The relationship has become so involved that a biennial US-China Mayors Summit was set up in 2013.

"This is our fourth US-China Sister City Mayors Summit," said Carol Lopez, chair of the summit and vice-chair of the SCI board. "This year has special meaning because we are celebrating 40 years of diplomatic relations. What an amazing 40 years it has been in terms of what has happened in China and what has happened with our economies working together."

Tim Quigley, chair emeritus and president of the SCI Foundation, said that the summit mechanism shows that "both countries put great emphasis on subnational connections and in municipal and community connections."

According to Quigley, over 200 Chinese delegations representing more than 20 Chinese cities have already registered for the summit; another nine cities are considering sending delegations. On the US side, 21 cities have confirmed they will participate. "That's a notable increase over the past conferences," he said.

De Souza said that the primary goal of the summit is to not only celebrate the relationship, but also to point to the direction.

"We bring some of the questions to the summit: The Maritime Silk Road and what it means for us? How do we continue to energize and build the sister-city relationships between the US and China? What have we learned from the relationships?

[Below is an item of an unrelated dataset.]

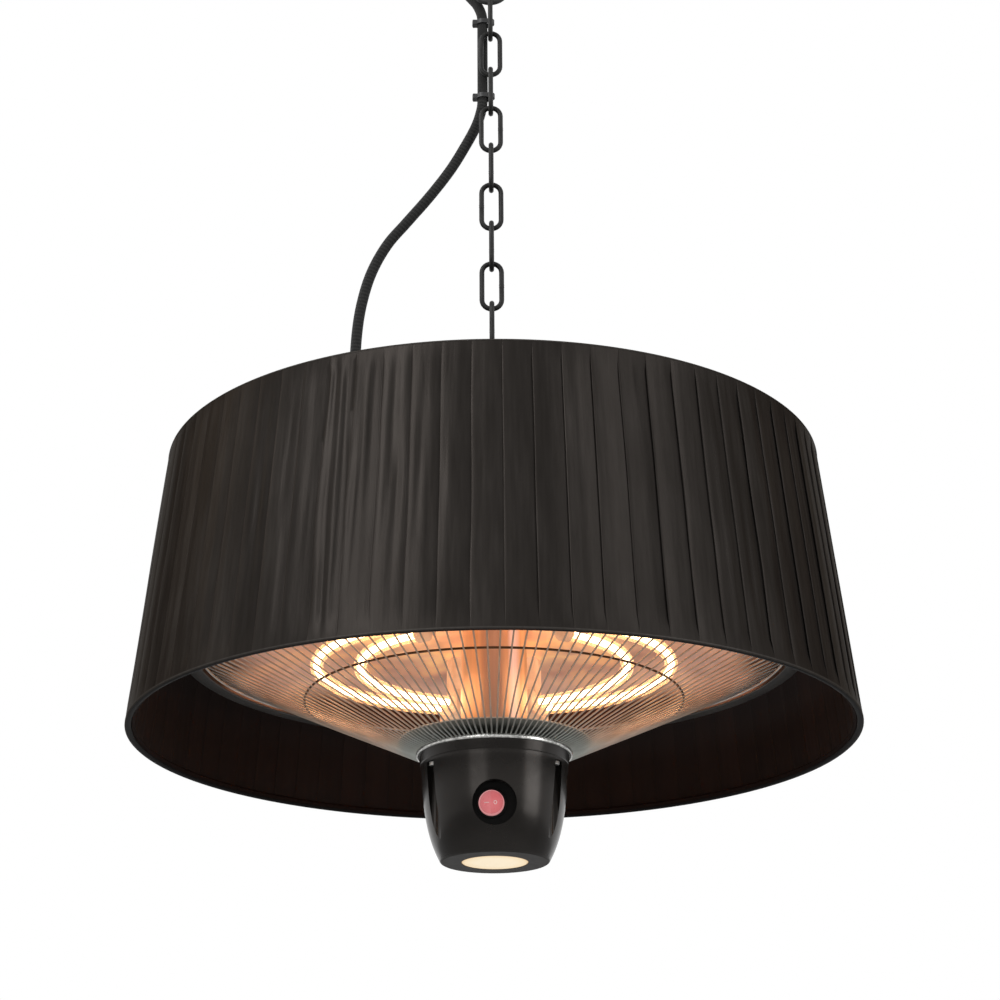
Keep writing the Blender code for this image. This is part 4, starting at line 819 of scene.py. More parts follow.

How do we leverage citizen diplomacy to really make a difference? We need to think how to strategically engage each other and move forward," De Souza said.

Lopez said efforts have been made to commemorate 40 years of the relationship. Working with Quigley and the Chinese People's Association for Friendship with Foreign Countries (CPAFFC), they "came up with the idea of establishing a US-China endowment that could ensure in perpetuity we will continue to have these exchanges."

The US-China Endowment for Citizen Exchanges is the brainchild of Quigley and one of the principal features of the upcoming summit.

"The purpose of this endowment is to enable us to have the resources to provide to local US-China sister-city relationships in order to promote more exchanges in youth, sports, academia or municipalities," said Quigley.

Quigley stressed the importance of citizen diplomacy during the current climate.

"One of the most critical roles the citizen diplomacy has played for millenniums throughout the history of the world has been providing those connections between people, in particular when national governments are hitting some bumps in the road," he said.

Fan Bo, a representative for China at the SCI Foundation, said the fact that the more active participation of Chinese cities in the summit indicates that Chinese people understand the importance of staying engaged with the US.

"People have expressed interest in exchanges in more than 20 fields, and we are working hard to meet that demand," Fan said.

For De Souza, citizen diplomacy has a personal connection. His great-great-grandfather came from Guangdong. He grew up with a strong presence of Chinese traditional culture.